Don Waller, the president of the firefighters union and a persistent antagonist of the administration on the Lopez and AMR matter, said it would be hard to argue that Lopez was the best person for the job, given that the job wasn’t formally even defined when it was offered to him. Furthermore, if he was the best, wouldn’t he have survived a competitive process?

“It’s very obvious the city was actually trying to skirt rules and find gray areas to get what they wanted,” Waller said. “That’s not the way government is supposed to work.”

The recent kerfuffle over the AMR contract helps illustrate why that is.
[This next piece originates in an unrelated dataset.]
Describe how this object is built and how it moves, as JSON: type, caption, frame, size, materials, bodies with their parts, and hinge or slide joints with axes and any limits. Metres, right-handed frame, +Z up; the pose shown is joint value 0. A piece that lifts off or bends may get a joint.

Prior to the city putting out bid requirements for its ambulance service, it revised the language of the contract to limit bidders to those with experience in cities of 150,000 or larger. In essence, this left AMR as the only qualifying bidder. The process of how those bid requirements were established has now become a matter of debate and innuendo; Condon agreed this week to put the contract out for bids again.

Could there be a more perfect example of the reasons to do things the right way? Perhaps every single piece of this was wise, from the hiring of Lopez to the revision of contract language. But the specter of a political appointee defending a single-bid contract awarded to his former employer – it’s like a case study on how to create the appearance of impropriety.

Williams, the city’s fire chief, correctly notes that Lopez was hired according to the rules at the time – the mayor’s short-lived reorganization. He correctly says that hiring by selective appointment is done throughout governments. He argues correctly that Lopez brings a ton of experience to the job, in government and the private sector. He says he was blindsided over the contract dispute, because the other bidder that has since complained about it, Falck, as well as council members, had ample opportunity to weigh in on the bid specifications throughout the process and did not do so.

He says the process was clean, and his argument is persuasive. The problem is that we are left to take his word for it. Or not to.